Where Virtual Worlds Go From Here

Tomorrow’s groundbreaking sandboxes will likely fuse the best of these traditions with new capabilities. Expect more simulation depth to meet better social infrastructure—voice, presence, session continuity—so emergent stories are easier to create and share. Procedural generation will continue to expand scope, but with machine learning assisting in cohesion, aesthetic style, and playability curation. Creator economies will mature, bringing clearer rights management, revenue splits, and interoperability across worlds. And perhaps most importantly, accessibility and safety will move to the center, acknowledging that the richest worlds are the ones where more people can comfortably participate.

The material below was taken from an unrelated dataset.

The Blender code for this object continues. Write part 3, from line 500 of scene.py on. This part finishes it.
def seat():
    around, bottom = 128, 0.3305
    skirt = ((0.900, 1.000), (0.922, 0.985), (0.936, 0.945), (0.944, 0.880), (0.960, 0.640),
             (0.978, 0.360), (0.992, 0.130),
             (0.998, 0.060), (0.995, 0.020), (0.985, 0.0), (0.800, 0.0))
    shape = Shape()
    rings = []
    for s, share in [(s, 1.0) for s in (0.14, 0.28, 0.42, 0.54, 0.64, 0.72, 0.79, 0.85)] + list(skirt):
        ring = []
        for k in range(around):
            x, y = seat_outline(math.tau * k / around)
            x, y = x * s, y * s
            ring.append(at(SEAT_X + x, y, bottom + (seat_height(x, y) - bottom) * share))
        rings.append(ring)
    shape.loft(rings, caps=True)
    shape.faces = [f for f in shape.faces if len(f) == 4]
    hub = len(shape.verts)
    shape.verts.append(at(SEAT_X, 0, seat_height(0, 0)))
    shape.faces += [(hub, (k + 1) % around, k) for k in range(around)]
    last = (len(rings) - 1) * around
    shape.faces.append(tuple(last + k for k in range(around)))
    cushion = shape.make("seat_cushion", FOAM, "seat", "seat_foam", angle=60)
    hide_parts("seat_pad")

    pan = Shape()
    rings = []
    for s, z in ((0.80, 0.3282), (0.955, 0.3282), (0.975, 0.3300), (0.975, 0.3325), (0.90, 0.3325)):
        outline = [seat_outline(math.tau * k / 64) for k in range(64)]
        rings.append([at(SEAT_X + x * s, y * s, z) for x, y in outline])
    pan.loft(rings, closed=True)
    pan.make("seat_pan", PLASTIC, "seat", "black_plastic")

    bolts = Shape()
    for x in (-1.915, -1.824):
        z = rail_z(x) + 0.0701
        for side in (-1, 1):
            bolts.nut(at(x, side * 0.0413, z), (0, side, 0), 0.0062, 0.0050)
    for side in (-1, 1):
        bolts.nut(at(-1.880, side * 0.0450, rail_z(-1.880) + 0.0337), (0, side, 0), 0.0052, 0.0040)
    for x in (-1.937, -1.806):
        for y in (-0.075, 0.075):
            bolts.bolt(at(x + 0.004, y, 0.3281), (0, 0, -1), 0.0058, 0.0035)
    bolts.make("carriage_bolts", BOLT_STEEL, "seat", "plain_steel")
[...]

The essential promise remains the same: give players rules that produce meaning, tools that reward curiosity, and stakes that make choices count. From the stars of Elite to the city blocks of GTA III, the living rooms of The Sims to the single-shard gambits of EVE Online, the physics playgrounds of Garry’s Mod to the intricate tragedies of Dwarf Fortress, the blocky skylines of Minecraft to the reclaimed galaxies of No Man’s Sky, and the creator bazaars of Roblox, sandbox games have taught us that virtual worlds thrive when we’re trusted to explore, invent, and occasionally fail spectacularly.

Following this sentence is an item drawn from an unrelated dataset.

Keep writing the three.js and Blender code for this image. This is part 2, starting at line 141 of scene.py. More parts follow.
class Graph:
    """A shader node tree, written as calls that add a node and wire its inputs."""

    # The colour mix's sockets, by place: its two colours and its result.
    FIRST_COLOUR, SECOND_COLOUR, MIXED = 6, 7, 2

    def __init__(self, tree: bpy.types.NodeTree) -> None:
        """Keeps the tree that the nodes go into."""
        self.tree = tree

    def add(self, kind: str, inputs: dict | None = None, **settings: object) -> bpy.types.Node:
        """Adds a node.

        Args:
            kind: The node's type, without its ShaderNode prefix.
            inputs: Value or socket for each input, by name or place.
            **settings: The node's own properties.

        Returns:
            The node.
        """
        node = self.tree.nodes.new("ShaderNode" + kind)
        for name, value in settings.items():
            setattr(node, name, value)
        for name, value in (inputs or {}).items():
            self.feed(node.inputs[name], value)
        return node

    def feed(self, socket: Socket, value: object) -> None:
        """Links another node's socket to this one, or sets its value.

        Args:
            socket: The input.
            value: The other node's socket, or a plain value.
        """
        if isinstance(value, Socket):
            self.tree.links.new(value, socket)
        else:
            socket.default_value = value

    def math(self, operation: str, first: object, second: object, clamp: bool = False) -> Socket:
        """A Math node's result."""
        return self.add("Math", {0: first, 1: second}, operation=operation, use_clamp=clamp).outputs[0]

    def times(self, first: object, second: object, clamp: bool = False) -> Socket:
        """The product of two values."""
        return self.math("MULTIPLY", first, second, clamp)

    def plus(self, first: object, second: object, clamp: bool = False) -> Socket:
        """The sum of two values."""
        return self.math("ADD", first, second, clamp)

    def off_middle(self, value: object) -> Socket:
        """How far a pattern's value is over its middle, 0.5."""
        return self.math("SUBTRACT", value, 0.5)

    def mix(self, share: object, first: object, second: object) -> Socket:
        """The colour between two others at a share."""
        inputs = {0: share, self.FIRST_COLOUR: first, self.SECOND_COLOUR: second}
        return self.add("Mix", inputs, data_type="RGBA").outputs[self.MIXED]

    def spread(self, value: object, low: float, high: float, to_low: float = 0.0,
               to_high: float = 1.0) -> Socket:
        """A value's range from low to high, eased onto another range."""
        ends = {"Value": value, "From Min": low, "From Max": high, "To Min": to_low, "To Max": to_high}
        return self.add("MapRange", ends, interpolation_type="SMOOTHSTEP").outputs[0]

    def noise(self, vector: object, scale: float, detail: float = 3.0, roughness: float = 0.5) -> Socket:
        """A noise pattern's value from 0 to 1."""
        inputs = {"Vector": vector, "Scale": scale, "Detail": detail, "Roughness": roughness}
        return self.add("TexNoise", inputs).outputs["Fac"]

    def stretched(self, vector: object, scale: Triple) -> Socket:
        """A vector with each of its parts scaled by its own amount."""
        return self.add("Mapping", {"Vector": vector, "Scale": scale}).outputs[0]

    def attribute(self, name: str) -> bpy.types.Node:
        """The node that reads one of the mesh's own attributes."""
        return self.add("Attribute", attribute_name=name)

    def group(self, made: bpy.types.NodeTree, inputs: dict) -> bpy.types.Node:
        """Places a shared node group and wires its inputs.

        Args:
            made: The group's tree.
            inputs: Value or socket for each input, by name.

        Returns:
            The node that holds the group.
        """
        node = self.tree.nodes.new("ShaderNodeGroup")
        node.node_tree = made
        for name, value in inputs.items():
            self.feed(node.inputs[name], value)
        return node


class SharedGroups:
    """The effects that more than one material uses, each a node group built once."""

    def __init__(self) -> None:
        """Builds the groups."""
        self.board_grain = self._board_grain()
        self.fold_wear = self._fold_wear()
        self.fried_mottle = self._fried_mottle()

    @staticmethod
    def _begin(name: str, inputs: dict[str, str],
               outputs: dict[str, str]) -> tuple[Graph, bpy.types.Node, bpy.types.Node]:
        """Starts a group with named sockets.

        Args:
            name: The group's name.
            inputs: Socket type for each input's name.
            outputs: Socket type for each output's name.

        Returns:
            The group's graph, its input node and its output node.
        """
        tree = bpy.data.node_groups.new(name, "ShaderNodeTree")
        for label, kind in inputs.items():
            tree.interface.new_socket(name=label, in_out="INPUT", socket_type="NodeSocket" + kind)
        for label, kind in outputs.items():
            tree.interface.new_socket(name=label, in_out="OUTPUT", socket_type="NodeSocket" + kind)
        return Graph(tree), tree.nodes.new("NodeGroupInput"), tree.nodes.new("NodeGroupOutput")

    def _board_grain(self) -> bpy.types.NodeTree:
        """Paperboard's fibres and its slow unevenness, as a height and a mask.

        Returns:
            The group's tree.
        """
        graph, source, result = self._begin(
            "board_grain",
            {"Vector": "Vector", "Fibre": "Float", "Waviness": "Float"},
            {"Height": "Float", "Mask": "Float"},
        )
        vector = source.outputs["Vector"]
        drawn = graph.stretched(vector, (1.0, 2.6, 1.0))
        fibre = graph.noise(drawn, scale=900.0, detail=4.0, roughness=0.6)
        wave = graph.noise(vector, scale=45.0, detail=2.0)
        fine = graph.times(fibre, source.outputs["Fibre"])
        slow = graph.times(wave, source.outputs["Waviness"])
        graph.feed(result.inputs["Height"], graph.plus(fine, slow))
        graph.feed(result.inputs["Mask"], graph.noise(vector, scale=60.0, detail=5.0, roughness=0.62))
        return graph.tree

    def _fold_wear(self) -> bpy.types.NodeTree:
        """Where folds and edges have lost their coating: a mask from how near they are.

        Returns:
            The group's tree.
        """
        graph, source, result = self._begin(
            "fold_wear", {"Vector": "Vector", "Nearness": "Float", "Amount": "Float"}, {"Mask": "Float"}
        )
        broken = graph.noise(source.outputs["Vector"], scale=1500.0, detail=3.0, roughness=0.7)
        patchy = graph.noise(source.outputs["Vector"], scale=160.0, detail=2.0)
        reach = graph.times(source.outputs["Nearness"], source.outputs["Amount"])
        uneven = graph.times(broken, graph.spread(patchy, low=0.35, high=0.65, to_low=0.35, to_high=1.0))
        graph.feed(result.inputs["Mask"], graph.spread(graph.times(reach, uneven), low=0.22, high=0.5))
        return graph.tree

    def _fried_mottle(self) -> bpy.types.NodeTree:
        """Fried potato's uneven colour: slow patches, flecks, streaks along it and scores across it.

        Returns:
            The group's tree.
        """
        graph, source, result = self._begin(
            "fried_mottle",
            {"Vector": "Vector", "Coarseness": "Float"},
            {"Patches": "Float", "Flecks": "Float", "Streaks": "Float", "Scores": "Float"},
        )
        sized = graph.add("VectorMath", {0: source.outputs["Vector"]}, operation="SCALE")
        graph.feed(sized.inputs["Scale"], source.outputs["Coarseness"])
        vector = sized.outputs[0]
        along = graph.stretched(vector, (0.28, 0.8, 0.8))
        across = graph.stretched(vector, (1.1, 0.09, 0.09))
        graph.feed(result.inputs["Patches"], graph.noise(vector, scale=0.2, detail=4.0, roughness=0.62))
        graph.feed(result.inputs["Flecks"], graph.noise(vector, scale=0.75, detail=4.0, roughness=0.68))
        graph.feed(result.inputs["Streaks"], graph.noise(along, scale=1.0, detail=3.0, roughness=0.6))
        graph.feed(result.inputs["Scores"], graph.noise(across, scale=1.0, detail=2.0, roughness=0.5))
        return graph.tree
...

The Sandbox as a Blueprint for the Future

The ten sandboxes highlighted here didn’t just change game design—they changed how we imagine digital space itself. They proved that virtual worlds don’t need a script to be meaningful, that systems can be generous teachers, and that communities can be co-authors of culture. They demonstrated that the most powerful asset in any world is the player’s curiosity, and the most enduring feature is the freedom to chase it. As developers chart the next generation of persistent, creator-driven universes, these lessons will remain the compass: build honest systems, welcome improvisation, and let players surprise you. Virtual worlds are forever because, given the right tools and the right rules, human imagination is inexhaustible.